Como se sabe, o monólogo é um dos formatos mais ingratos, pois só permite, a grosso modo, duas alternativas: ou o personagem é louco e portanto pode falar sozinho sem maiores problemas, ou se dirige permanentemente à platéia, numa relação quase que confessional. Aqui não estamos diante de um louco e o incômodo decorre não da permanente relação que o protagonista estabelece com o público, mas de passar quase todo o tempo dialogando com pessoas que não são vistas - o ator fala, dá uma pausa e reage em seguida em função do que supostamente ouvira. Essa estrutura não soa convincente, por melhor que a materialize Isaac Bernat - às vezes o ator incorpora outros personagens, sempre evidenciando seu enorme talento.

Em função do que acaba de ser dito, a direção de Xando Graça tenta driblar essas limitações criando marcas não raro bastante expressivas e utilizando com sensibilidade todas as possibilidades do expressivo e soturno cenário. Seu trabalho como encenador, portanto, merece ser considerado muito bom - a única ressalva que fazemos diz respeito a algumas pausas excessivamente longas, mas estas decorrem, em sua maioria, em função do texto, já que Isaac Bernat tem que trocar de roupa algumas vezes ou sugerir que está se dirigindo a outro lugar.

Com relação ao intérprete, Isaac Bernat é sem dúvida um dos melhores atores de sua geração e aqui exibe, mais uma vez, seus grandes predicados expressivos - presença, carisma, ótima voz, apurado trabalho corporal e invulgar capacidade de estabelecer imediata empatia com a platéia.

Com relação à equipe técnica, já mencionamos o caráter soturno e expressivo da cenografia, assinada pela talentosa Lídia Kosovski.
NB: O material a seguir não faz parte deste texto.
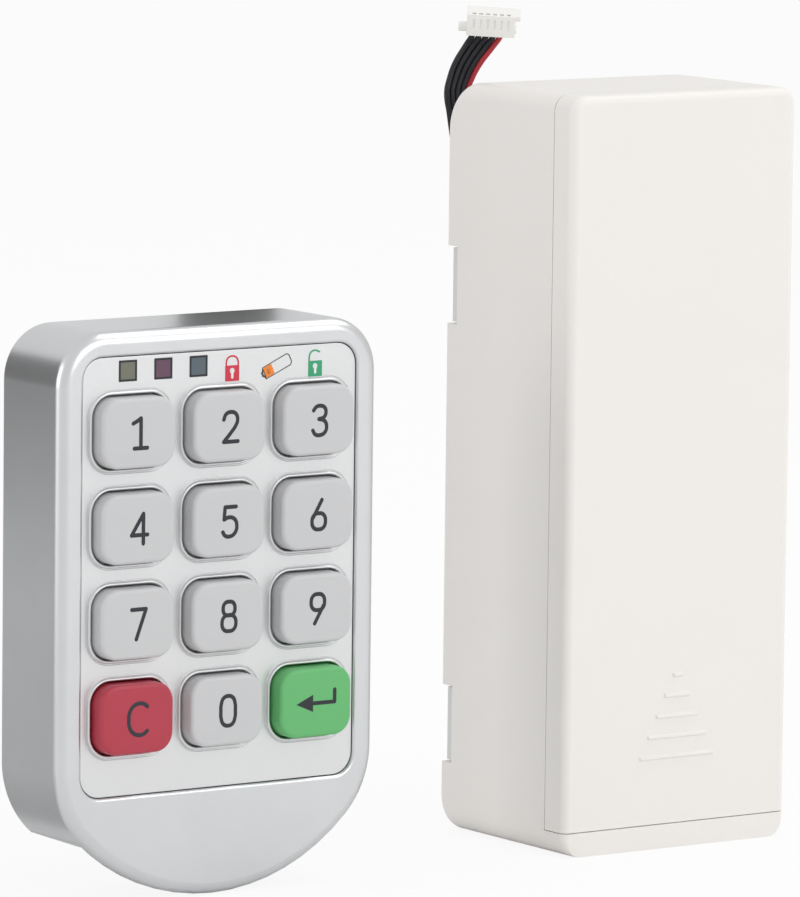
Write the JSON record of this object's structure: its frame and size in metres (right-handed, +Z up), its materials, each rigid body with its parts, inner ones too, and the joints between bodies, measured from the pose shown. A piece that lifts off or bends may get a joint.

Destacamos também o irrepreensível figurino de Ney Madeira e sobretudo a soturna iluminação de Aurélio de Simoni, que em muito contribui para enfatizar os muitos climas emocionais em jogo. Cabe ainda destacar a ótima preparação corporal feita por Helena Varvaki e a direção musical de Marcelo Alonso Neves.

O LÍNGUA-SOLTA - Texto de Miriam Halfim. Direção de Xando Graça. Com Isaac Bernat. Centro Cultural Justiça Federal. Quartas e quintas, 19.